Bacteriophages are viruses that use host cell metabolic resources for replication. Altering Escherichia coli's ATP production pathway can inhibit bacteriophage replication, offering a new approach to bacteriophage therapy.The atp genes encode ATP synthase subunits crucial for ATP generation in E. coli. Knockouts ΔatpA, B, D, E, and H, alongside the parent strain, were studied. Focus narrowed to ΔatpA and B due to significant deviations from the parent strain. It is hypothesized that these knockout strains reduce growth in E. coli and bacteriophage due to decreased ATP production, vital for metabolism and phage replication. Comparative growth assays of E. coli parent and ATP knockout strains were conducted in LB-rich media and M9 minimal media.
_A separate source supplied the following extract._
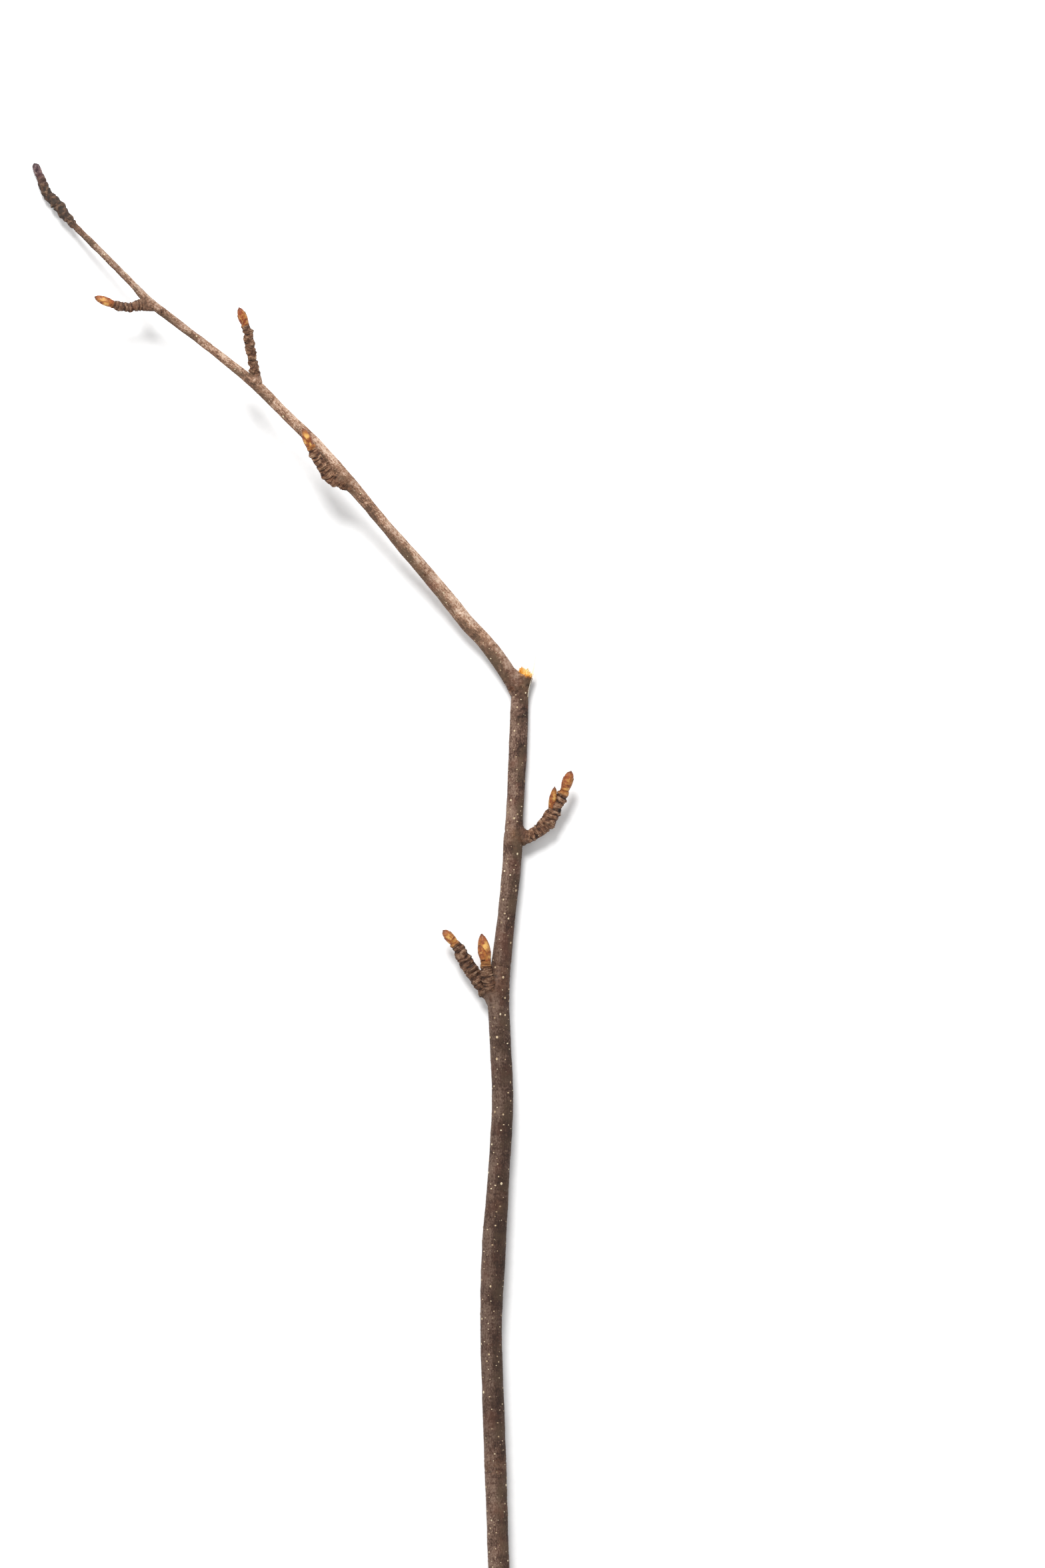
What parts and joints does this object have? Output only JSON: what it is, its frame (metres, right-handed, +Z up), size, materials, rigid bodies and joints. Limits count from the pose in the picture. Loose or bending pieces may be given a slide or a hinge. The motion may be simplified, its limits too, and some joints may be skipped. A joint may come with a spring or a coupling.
{
  "type": "birch branch",
  "caption": "Forked leafless birch branch lying down, with a snapped top, a long side shoot, ringed short shoots and pointed winter buds.",
  "frame": {"origin": "on the resting surface, under the middle of the branch's box", "axes": "+Y along the main stem from the cut end towards the fork and the side shoot's tip; +Z up, away from the resting surface"},
  "size_m": [0.1804, 0.6128, 0.027],
  "materials": {
    "grey_bark": "matt mottled bark with pale lenticels",
    "spur_bark": "rough ringed bark",
    "bud_scale": "smooth, slightly resinous scales",
    "dark_scale": "smooth dark scales"
  },
  "bodies": {
    "root": {"main_stem": "grey_bark", "side_shoot": "grey_bark", "near_tip_spur": "spur_bark", "upright_spur": "spur_bark", "leaning_spur": "spur_bark", "knobbed_spur": "spur_bark", "tall_spur": "spur_bark", "slanting_spur": "spur_bark", "near_tip_bud": "bud_scale", "upright_bud": "bud_scale", "leaning_bud": "bud_scale", "knobbed_end_bud": "bud_scale", "knobbed_side_bud": "bud_scale", "tall_bud": "bud_scale", "slanting_bud": "bud_scale", "tip_bud": "dark_scale"}
  },
  "joints": []
}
T4 bacteriophage replication was measured through lysis curves, plaque assays, and two time-point phage titer experiments, chosen for consistent replication. Characterization of T4 bacteriophage replication revealed ΔatpA's crucial role, showing difficulties in growth and lysing. ΔatpA required 10-4 dilutions in phage titer experiments due to low PFU/mL, contrasting with 10-7 dilutions for other strains. ATP assay data showed significantly lower ATP concentration (319nM) in ΔatpB compared to the parent strain, also implying its crucial role in ATP synthesis.Future research will focus on characterizing phage replication in ATP synthase knockout strains using E. coli ATP synthase inhibitors to deepen understanding of phage-host interactions. Controlled bacteriophage manipulation can be studied further to have a better understanding of the application of bacteriophage therapy and to potentially improve its clinical efficacy.